- Requirements
Restate word for word the lines of the records below, starting at the line that contains "for (const [i, h]" and ending at the line that contains "NODE[node].hide_render = NODE[node].hide_viewport", with both of those lines included and nothing else.
--- start ---
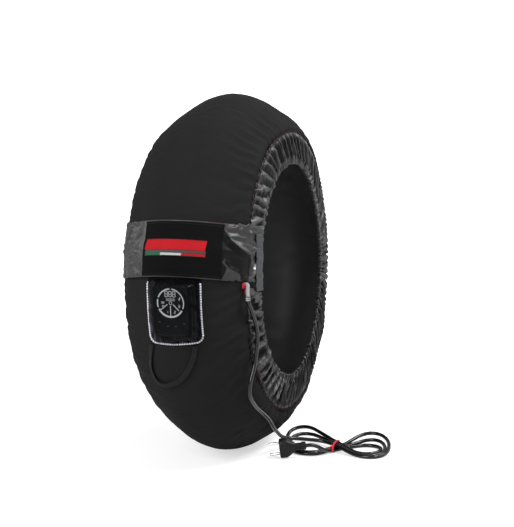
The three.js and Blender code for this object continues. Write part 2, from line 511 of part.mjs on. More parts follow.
// probe and thermal fuse between the heating runs
function thin(facet, side) {
  // on the facet between two angles, half way between the middle and node 2
  const f = 0.22, corner = (u, i) => surf(u, ANG[i], -WIRE_DEPTH);
  const mid = (i) => corner(0, i).lerp(corner(2 * side, i), 0.5);
  const c = mid(facet).lerp(mid(facet + 1), f);
  const e1 = corner(2 * side, facet).sub(corner(0, facet)).add(corner(2 * side, facet + 1)).sub(corner(0, facet + 1)).normalize();
  const e2 = mid(facet + 1).sub(mid(facet)).normalize();
  const e3 = e1.clone().cross(e2).normalize();
  const g = new THREE.BoxGeometry(9, 5, 1.5);
  g.applyMatrix4(new THREE.Matrix4().makeBasis(e1, e3.clone().cross(e1), e3));
  g.translate(c.x, c.y, c.z);
  return clean(g);
}
add('temperature_probe', thin(1, 1), M.steel);
add('thermal_fuse', thin(4, 1), M.chip);

// -------------------------------------------------------------- pull loop
{
  const key = [[-34.5, -16.9], [-40, -19.5], [-44.5, -22.6], [-46.5, -25.3], [-45.2, -27.8], [-40, -29.5], [-31, -30.2], [-20, -30.0], [-8, -29.0],
    [5, -27.6], [16, -25.8], [25, -23.6], [32, -21.3], [37, -19.0], [39.5, -16.9]];
  const pts = [], nn = [];
  for (const [s, a] of key) {
    const u = uAt(s);
    pts.push(surf(u, a - 0.35, 2.9)); nn.push(surf(u, a, 3.9).sub(surf(u, a, 2.9)).normalize());
  }
  const n = pts.length;
  // flat webbing: a box bent along the route
  const g = new THREE.BoxGeometry(1, 1, 1, 1, n - 1, 1), p = g.attributes.position;
  for (let i = 0; i < p.count; i++) {
    const k = Math.round((p.getY(i) + 0.5) * (n - 1));
    const t = pts[Math.min(n - 1, k + 1)].clone().sub(pts[Math.max(0, k - 1)]).normalize();
    const b = t.clone().cross(nn[k]).normalize();
    const q = pts[k].clone().addScaledVector(b, p.getX(i) * 9).addScaledVector(nn[k], p.getZ(i) * 1.8);
    p.setXYZ(i, q.x, q.y, q.z);
  }
  add('pull_loop', clean(g), M.web);
}

// ------------------------------------------------------------- mains cord
// frame on the floor; the relief hangs from under the flap on the +Y side
const W = (x, y, z) => V(x, y, z - AXLE_Z);    // floor point in the axle's frame
const RELIEF = [leadAt(134, -0.9, 0.7), leadAt(134.3, -1.0, 4.8), V(268.2, 112.7, -12), V(270.8, 114.2, -18), V(271, 114.4, -22)];
add('cord_strain_relief', tubeGeo(RELIEF, 4.3, 8, 9), M.sleeve);
const DROP = [
  V(271.0, 114.45, -22.7), V(270.6, 114.9, -28), V(264.0, 115.6, -37), V(246.7, 116.5, -57.3), V(234.5, 117, -76), V(231.0, 117, -92.2),
  V(231.2, 116.5, -103.9), V(231.9, 115, -120.5), V(234.5, 112.4, -142), V(240.4, 109.5, -159), V(241.6, 107, -176), V(235.5, 105.2, -187.5),
  V(223.0, 104.4, -199), V(199, 104, -214.5), V(163, 104, -232.5), V(124, 104, -253.5), V(92, 101.5, -273.5), V(56, 99.2, -292),
  V(35, 98.4, -302), V(13.4, 98, -310.4),
];
add('mains_cord_drop', tubeGeo(DROP, CORD_D / 2, 8, 44), M.cord);

// hank: outer shape of the figure of eight, lying on the floor
{
  const o = [[-87, 105], [-86.5, 115.5], [-81, 128], [-28, 190], [-31.5, 194], [-68, 218], [-75.5, 225.5], [-80.5, 233], [-83.5, 242], [-83.5, 252],
    [-79, 263.5], [-74, 270], [-61, 280], [-49, 285], [-36, 288], [-8, 289.5], [13, 287.5], [27.5, 280.5], [36.5, 269], [38.5, 254.5], [36.5, 244.5],
    [33, 236], [22, 214.5], [9, 196.5], [14, 192], [44, 181], [54.5, 175.5], [63.5, 166], [67, 155], [60, 153], [56.5, 163], [49, 170], [45.5, 166.5],
    [51, 154], [50, 138.5], [40.5, 121.5], [24, 105], [26, 103], [11.7, 103], [11.7, 97], [-21.5, 86], [-42.5, 82], [-58.5, 81], [-70, 83.5], [-77, 87.5], [-83, 94]];
  const sh = new THREE.Shape(o.map(([x, y]) => new THREE.Vector2(x, y)));
  const g = new THREE.ExtrudeGeometry(sh, { depth: 26.5, bevelEnabled: false, steps: 1 });
  g.translate(0, 0, 0.1 - AXLE_Z);
  // only the far ends and the strand to the plug rise above two layers of cord
  const above = (x0, x1, y0, y1) => {
    const b = new THREE.BoxGeometry(x1 - x0, y1 - y0, 40);
    b.translate((x0 + x1) / 2, (y0 + y1) / 2, 15.4 + 20 - AXLE_Z);
    return clean(b);
  };
  add('mains_cord_hank', cut(clean(g), above(-44, 100, 205, 320), above(-60, 42, 160, 210), above(15, 53, 60, 168)), M.cord);
}
// wire tie over the waist of the hank
{
  const sh = new THREE.Shape();
  const a = [[-31.4, 0.1], [-29.6, 0.1], [-29.6, 15.8], [22.2, 15.8], [22.2, 0.1], [24, 0.1], [24, 17.4], [-31.4, 17.4]];
  a.forEach(([x, z], i) => (i ? sh.lineTo(x, z) : sh.moveTo(x, z)));
  const g = new THREE.ExtrudeGeometry(sh, { depth: 1.6, bevelEnabled: false, steps: 1 });
  g.rotateX(Math.PI / 2);
  g.translate(0, 190.8, -AXLE_Z);
  add('cord_tie', clean(g), M.red);
}
// plug: two round pins, tapered body, ribbed neck towards the hank
const plug = new THREE.Group();
// it stands on its narrow side and leans a little
plug.position.set(73.4, 120.4, 18.8 - AXLE_Z);
plug.rotation.set(rad(7), 0, rad(16), 'ZXY');
wheel.add(plug);
{
  const ringAt = (y, w, h, n = 12) => Array.from({ length: n }, (_, i) => {
    const q = 2 * Math.PI * (i + 0.5) / n, e = 0.6;
    const c = Math.cos(q), s = Math.sin(q);
    return V(w / 2 * Math.sign(c) * Math.pow(Math.abs(c), e), y, h / 2 * Math.sign(s) * Math.pow(Math.abs(s), e));
  });
  const body = [[-13, 22, 31], [-11.5, 25, 34.4], [-0.5, 25, 34.4], [6, 22, 27], [13, 16, 17.5], [15, 14, 15]];
  const sw = (lv) => {
    const n = 12, g = new THREE.CylinderGeometry(1, 1, 1, n, lv.length - 1), p = g.attributes.position;
    for (let i = 0; i < p.count; i++) {
      const k = Math.round((p.getY(i) + 0.5) * (lv.length - 1)), [y, w, h] = lv[k];
      const rr = Math.hypot(p.getX(i), p.getZ(i));
      if (rr < 0.5) { p.setXYZ(i, 0, y, 0); continue; }
      const a = (Math.atan2(p.getX(i), p.getZ(i)) + 2 * Math.PI) % (2 * Math.PI);
      const q = ringAt(y, w, h, n)[Math.round(a / (2 * Math.PI) * n) % n];
      p.setXYZ(i, q.x, q.y, q.z);
    }
    return clean(g);
  };
  add('plug_body', sw(body), M.rubber, plug);
  add('plug_neck', sw([[15.3, 12.5, 13.5], [26, 12, 13], [27, 14, 15.5], [34, 13, 14.5]]), M.rubber, plug);
  for (const [i, h] of [[1, -9.5], [2, 9.5]]) {
    const pin = new THREE.LatheGeometry([[0, 0], [2.4, 0], [2.4, 17.5], [1.2, 19], [0, 19]].map(([a, b]) => new THREE.Vector2(a, b)), 10);
    pin.rotateX(Math.PI); pin.translate(0, -13.3, h);
    add('plug_pin_' + i, clean(pin), M.brass, plug);
  }
}

export default part;
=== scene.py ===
import math

import bmesh
import bpy
import numpy as np
from mathutils import Matrix, Vector


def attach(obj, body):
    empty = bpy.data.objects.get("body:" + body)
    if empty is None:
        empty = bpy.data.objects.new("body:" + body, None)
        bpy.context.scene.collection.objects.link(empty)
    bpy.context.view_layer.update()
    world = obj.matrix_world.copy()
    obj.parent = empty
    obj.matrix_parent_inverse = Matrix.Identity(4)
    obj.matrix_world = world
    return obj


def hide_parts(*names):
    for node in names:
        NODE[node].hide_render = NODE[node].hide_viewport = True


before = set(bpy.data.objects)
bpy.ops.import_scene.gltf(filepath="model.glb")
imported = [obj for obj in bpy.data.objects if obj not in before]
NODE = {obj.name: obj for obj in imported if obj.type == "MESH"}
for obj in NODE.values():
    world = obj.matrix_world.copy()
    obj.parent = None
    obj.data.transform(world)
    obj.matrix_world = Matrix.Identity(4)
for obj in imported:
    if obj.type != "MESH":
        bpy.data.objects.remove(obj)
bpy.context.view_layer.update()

AXLE_Z = 331.3
MM = 0.001
rad = math.radians
RNG = np.random.default_rng(7)


# --------------------------------------------------------------- camera
def make_camera():
    data = bpy.data.cameras.new("camera")
    data.lens = 72.63
    data.sensor_width = 36.0
    data.clip_start, data.clip_end = 0.05, 60.0
    cam = bpy.data.objects.new("camera", data)
    bpy.context.scene.collection.objects.link(cam)
    cam.location = (1.8798, 0.6646, 0.4883)
    look = Vector((-0.9464, -0.3147, -0.0725)).normalized()
    cam.rotation_mode = "QUATERNION"
    cam.rotation_quaternion = look.to_track_quat("-Z", "Y")
    bpy.context.scene.camera = cam


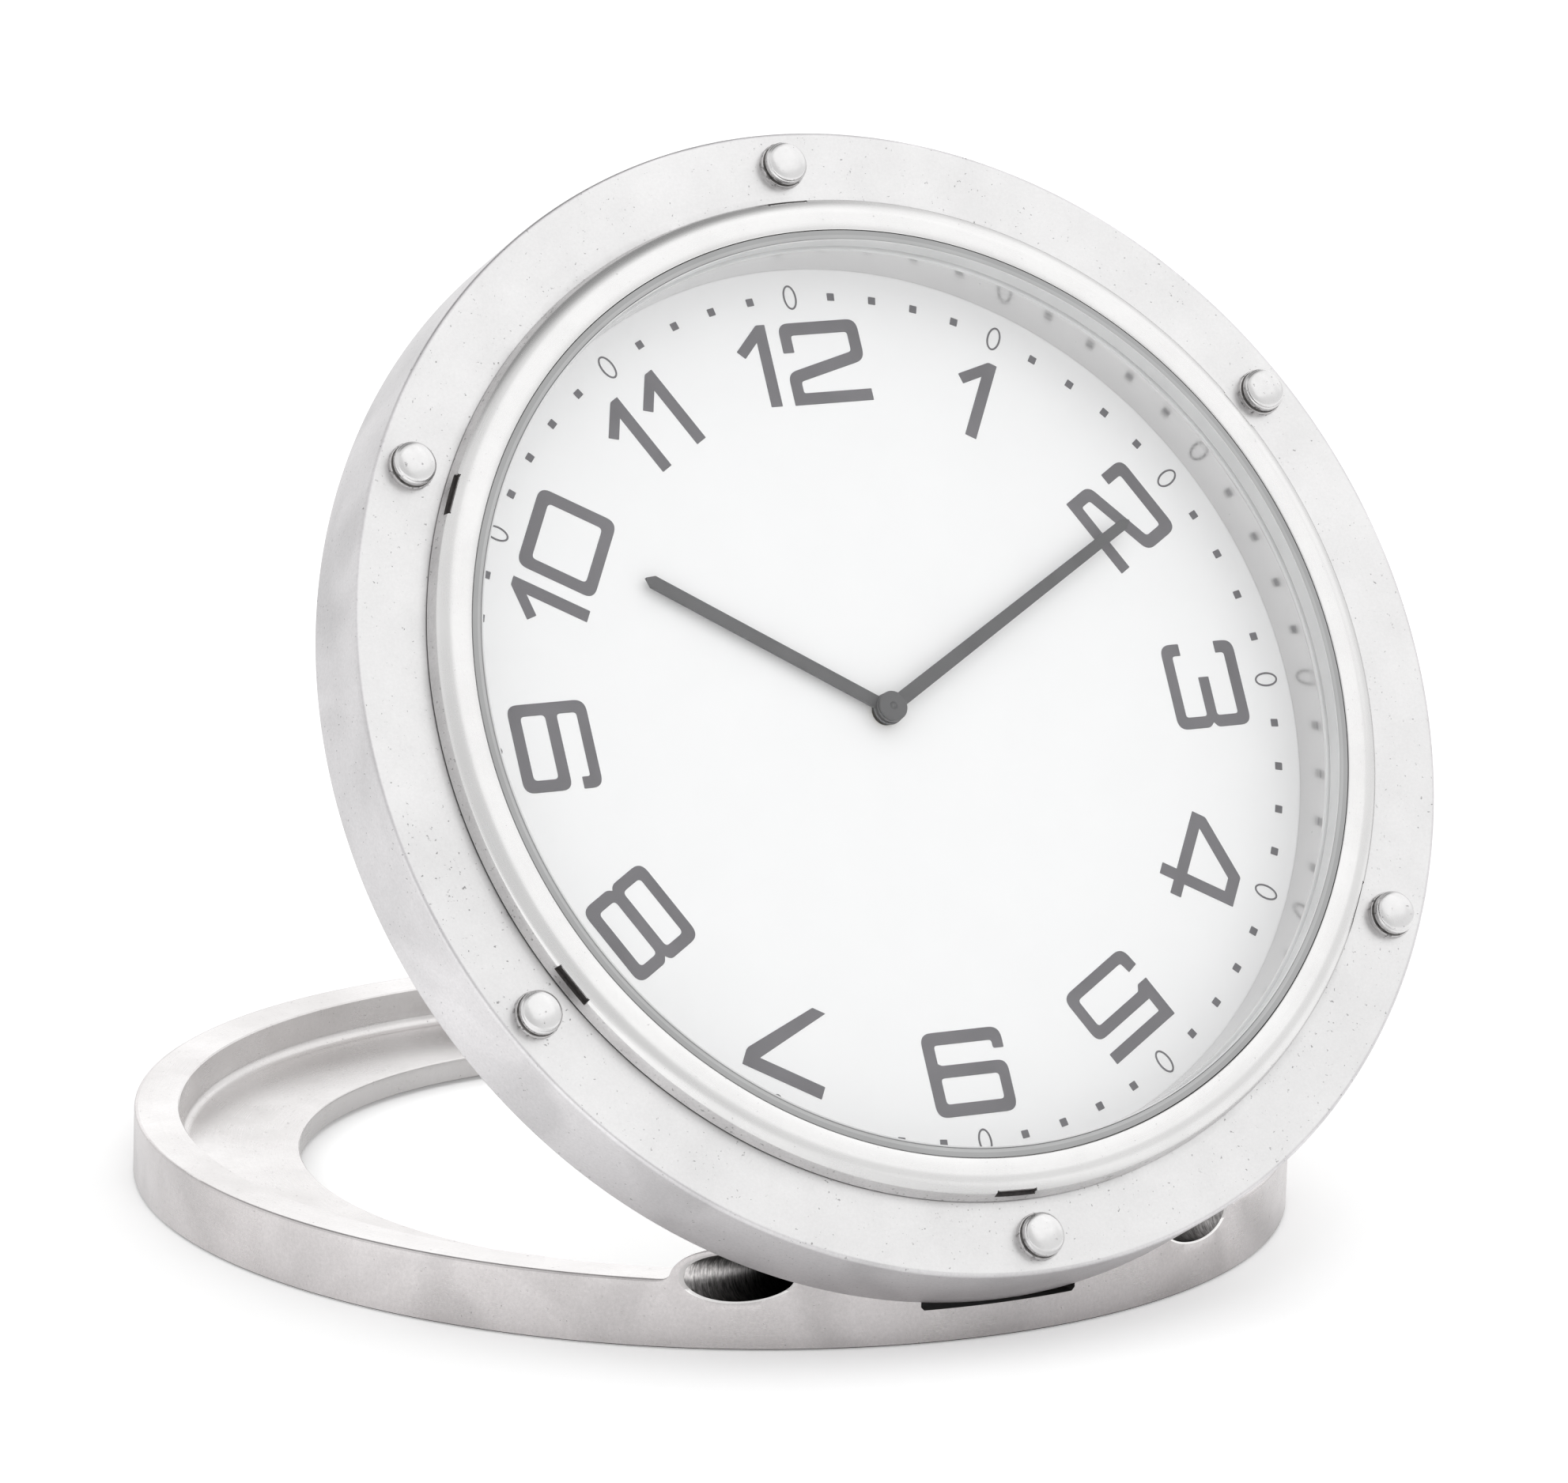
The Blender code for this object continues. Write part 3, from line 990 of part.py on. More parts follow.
clip_outline += arc(BATTERY_PLACE, clip_inner, CLIP_END, CLIP_START, TINY_SIDES)
clip_back = battery_back + FIT_GAP
piece("battery_clip", extruded("battery_clip", clip_outline, clip_back, clip_back + CLIP_HEIGHT),
      BRASS, dial_centre)

# Back cover with its hatch and screw holes
cover_front = COVER_THICKNESS - COVER_DEPTH
arbor_hole = ARBOR_RADIUS + RUNNING_GAP
cover_outline = [
    (arbor_hole, -COVER_DEPTH),
    (COVER_RADIUS, -COVER_DEPTH),
    (COVER_RADIUS, cover_front),
    (arbor_hole, cover_front),
]
back_cover = piece("back_cover", turned("back_cover", cover_outline), SATIN_STEEL, dial_centre)
shape(back_cover, "DIFFERENCE",
      round_bar("hatch_hole", HATCH_RADIUS + HATCH_GAP, -COVER_DEPTH - OVERRUN,
                cover_front + OVERRUN, centre=BATTERY_PLACE))

# Seal between the cover and the case
back_gasket_outline = [
    (BACK_GASKET_INNER_RADIUS, cover_front + FIT_GAP),
    (COVER_RADIUS, cover_front + FIT_GAP),
    (COVER_RADIUS, -COVER_SEAT_DEPTH - FIT_GAP),
    (BACK_GASKET_INNER_RADIUS, -COVER_SEAT_DEPTH - FIT_GAP),
]
piece("back_gasket", turned("back_gasket", back_gasket_outline, MIDDLE_SIDES), BLACK_RUBBER,
      dial_centre)

# Cover screws, their heads sunk flush with the cover
cover_head_seat = COVER_SCREW_HEAD - COVER_DEPTH
cover_screw_end = COVER_SCREW_GRIP - COVER_DEPTH
cover_screw_outline = [
    (0, -COVER_DEPTH),
    (COVER_SCREW_HEAD_RADIUS, -COVER_DEPTH),
    (COVER_SCREW_HEAD_RADIUS, cover_head_seat),
    (COVER_SCREW_RADIUS, cover_head_seat),
    (COVER_SCREW_RADIUS, cover_screw_end),
    (0, cover_screw_end),
]
cover_screw_mesh = turned("back_cover_screw", cover_screw_outline, TINY_SIDES)
for index in range(COVER_SCREW_COUNT):
    screw_place = on_circle(COVER_SCREW_CIRCLE, pi / 4 + 2 * pi * index / COVER_SCREW_COUNT)
    label = str(index + 1)
    piece("back_cover_screw_" + label, cover_screw_mesh, SCREW_STEEL, dial_centre,
          (*screw_place, 0))
    shape(back_cover, "DIFFERENCE",
          round_bar("cover_head_hole_" + label, COVER_SCREW_HEAD_RADIUS + SCREW_GAP,
                    -COVER_DEPTH - OVERRUN, cover_head_seat + FIT_GAP, TINY_SIDES,
                    centre=screw_place))
    shape(back_cover, "DIFFERENCE",
          round_bar("cover_shank_hole_" + label, COVER_SCREW_RADIUS + SCREW_GAP,
                    -COVER_DEPTH, cover_front + OVERRUN, TINY_SIDES, centre=screw_place))
    shape(case_ring, "DIFFERENCE",
          round_bar("flange_hole_" + label, COVER_SCREW_RADIUS + SCREW_GAP,
                    -COVER_SEAT_DEPTH - OVERRUN,
                    REAR_FLANGE_THICKNESS - COVER_SEAT_DEPTH + OVERRUN, TINY_SIDES,
                    centre=screw_place))

# Battery hatch with a coin slot
hatch_outline = [
    (0, -COVER_DEPTH),
    (HATCH_RADIUS, -COVER_DEPTH),
    (HATCH_RADIUS, cover_front),
    (HATCH_PLUG_RADIUS, cover_front),
    (HATCH_PLUG_RADIUS, -HATCH_PLUG_DEPTH),
    (0, -HATCH_PLUG_DEPTH),
]
battery_hatch = piece("battery_hatch", turned("battery_hatch", hatch_outline, SMALL_SIDES),
                      SATIN_STEEL, dial_centre, (*BATTERY_PLACE, 0))
shape(battery_hatch, "DIFFERENCE",
      box("coin_slot",
          (-HATCH_SLOT_HALF_LENGTH, -HATCH_SLOT_HALF_WIDTH, -COVER_DEPTH - OVERRUN),
          (HATCH_SLOT_HALF_LENGTH, HATCH_SLOT_HALF_WIDTH, -COVER_DEPTH + HATCH_SLOT_DEPTH)))

# Setting knob: a lobed disc on the rear end of the minute arbor
knob_outline = []
for index in range(2 * KNOB_LOBES):
    lobe_radius = KNOB_RADIUS - (index % 2) * KNOB_LOBE_DEPTH
    knob_outline.append(on_circle(lobe_radius, pi * index / KNOB_LOBES))
setting_knob = piece("setting_knob",
                     extruded("setting_knob", knob_outline, knob_front - KNOB_THICKNESS,
                              knob_front),
                     BLACK_PLASTIC, dial_centre)
shape(setting_knob, "DIFFERENCE",
      round_bar("knob_socket", ARBOR_RADIUS + FIT_GAP, arbor_end - SEAT_GAP,
                knob_front + OVERRUN, STUD_SIDES))
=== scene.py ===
import math

import bmesh
import bpy
import numpy as np
from mathutils import Matrix, Vector
from mathutils.geometry import tessellate_polygon


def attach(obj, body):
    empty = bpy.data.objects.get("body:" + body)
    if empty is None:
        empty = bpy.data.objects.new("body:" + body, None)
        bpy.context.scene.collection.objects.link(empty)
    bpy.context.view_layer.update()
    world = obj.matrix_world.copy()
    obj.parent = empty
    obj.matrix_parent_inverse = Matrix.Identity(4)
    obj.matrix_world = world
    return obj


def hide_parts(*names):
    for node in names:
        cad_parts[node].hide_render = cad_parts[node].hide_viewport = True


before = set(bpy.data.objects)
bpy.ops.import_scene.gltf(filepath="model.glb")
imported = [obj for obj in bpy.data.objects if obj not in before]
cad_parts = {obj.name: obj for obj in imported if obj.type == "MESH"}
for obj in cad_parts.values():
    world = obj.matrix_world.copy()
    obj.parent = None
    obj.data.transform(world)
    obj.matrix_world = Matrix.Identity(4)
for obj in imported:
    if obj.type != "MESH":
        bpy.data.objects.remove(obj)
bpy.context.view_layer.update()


# Table and studio: a wide pale table, soft daylight from all round, and two soft lamps, the larger
# of which is mirrored in the clock's flange. The camera stands at the photograph's place.
TABLE_HALF = 4.0
TABLE_DROP = 0.00006
RING_MIDDLE = (0, 0.038, 0)
DAYLIGHT = 1.01


class Nodes:
    """Short ways to add nodes to a tree. An input is joined to a socket or set to a value. Those
    that work something out give back the socket with the result."""

    def __init__(self, tree):
        self.tree = tree

    def join(self, socket, target):
        self.tree.links.new(socket, target)

    def give(self, target, value):
        if isinstance(value, bpy.types.NodeSocket):
            self.join(value, target)
        else:
            target.default_value = value

    def add(self, kind, inputs=None, **settings):
        made = self.tree.nodes.new("ShaderNode" + kind)
        for key, value in settings.items():
            setattr(made, key, value)
        for socket, value in (inputs or {}).items():
            self.give(made.inputs[socket], value)
        return made

    def math(self, operation, *values):
        return self.add("Math", dict(enumerate(values)), operation=operation).outputs[0]

    def vector(self, operation, *values):
        places = (0, 3) if operation == "SCALE" else (0, 1)
        made = self.add("VectorMath", dict(zip(places, values)), operation=operation)
        one_number = operation in ("LENGTH", "DISTANCE", "DOT_PRODUCT")
        return made.outputs["Value" if one_number else "Vector"]

    def axes(self, place):
        return tuple(self.add("SeparateXYZ", {"Vector": place}).outputs)

    def ramp(self, value, low, high, first=0.0, last=1.0, smooth=False):
        """What runs from low to high comes to run from first to last, and is held beyond."""
        inputs = {"Value": value, "From Min": low, "From Max": high, "To Min": first,
                  "To Max": last}
        kind = "SMOOTHSTEP" if smooth else "LINEAR"
        return self.add("MapRange", inputs, interpolation_type=kind).outputs["Result"]

    def noise(self, place, scale, detail, roughness=0.5, distortion=0.0):
        inputs = {"Vector": place, "Scale": scale, "Detail": detail, "Roughness": roughness,
                  "Distortion": distortion}
        return self.add("TexNoise", inputs).outputs["Fac"]

    def blend(self, kind, share, first, second):
        """From the first colour or vector to the second."""
        made = self.add("Mix", {"Factor": share}, data_type=kind)
        ends = {socket.name: socket for socket in made.inputs if socket.type == kind}
        self.give(ends["A"], first)
        self.give(ends["B"], second)
        return next(socket for socket in made.outputs if socket.type == kind)

    def bump(self, height, depth, before=None):
        inputs = {"Strength": 1.0, "Distance": depth, "Height": height}
        if before:
            inputs["Normal"] = before
        return self.add("Bump", inputs).outputs["Normal"]

    def here(self):
        return self.add("TexCoord").outputs["Object"]

    def on_seat(self, seat):
        """The place on a piece, counted from a seat: a middle, and a lean about the x axis."""
        inputs = {"Vector": self.here(), "Location": seat[0], "Rotation": (seat[1], 0, 0)}
        return self.add("Mapping", inputs, vector_type="TEXTURE").outputs["Vector"]

    def times(self, first, second):
        return self.math("MULTIPLY", first, second)

    def seen_rays(self):
        """One for rays that see a thing straight, mirrored or through glass; the mirrored ones."""
        rays = self.add("LightPath").outputs
        seen = self.math("MAXIMUM", rays["Is Camera Ray"], rays["Is Glossy Ray"])
        return self.math("MAXIMUM", seen, rays["Is Transmission Ray"]), rays["Is Glossy Ray"]

    def coat(self, colour, roughness, normal, metallic=0.0):
        shader = self.tree.nodes["Principled BSDF"]
        shader.inputs["Metallic"].default_value = metallic
        self.join(colour, shader.inputs["Base Color"])
        self.join(roughness, shader.inputs["Roughness"])
        self.join(normal, shader.inputs["Normal"])

    def own_surface(self, shader):
        self.tree.nodes.remove(self.tree.nodes["Principled BSDF"])
        self.join(shader.outputs[0], self.tree.nodes["Material Output"].inputs["Surface"])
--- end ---
- Correct output
  for (const [i, h] of [[1, -9.5], [2, 9.5]]) {
    const pin = new THREE.LatheGeometry([[0, 0], [2.4, 0], [2.4, 17.5], [1.2, 19], [0, 19]].map(([a, b]) => new THREE.Vector2(a, b)), 10);
    pin.rotateX(Math.PI); pin.translate(0, -13.3, h);
    add('plug_pin_' + i, clean(pin), M.brass, plug);
  }
}

export default part;
=== scene.py ===
import math

import bmesh
import bpy
import numpy as np
from mathutils import Matrix, Vector


def attach(obj, body):
    empty = bpy.data.objects.get("body:" + body)
    if empty is None:
        empty = bpy.data.objects.new("body:" + body, None)
        bpy.context.scene.collection.objects.link(empty)
    bpy.context.view_layer.update()
    world = obj.matrix_world.copy()
    obj.parent = empty
    obj.matrix_parent_inverse = Matrix.Identity(4)
    obj.matrix_world = world
    return obj


def hide_parts(*names):
    for node in names:
        NODE[node].hide_render = NODE[node].hide_viewport = True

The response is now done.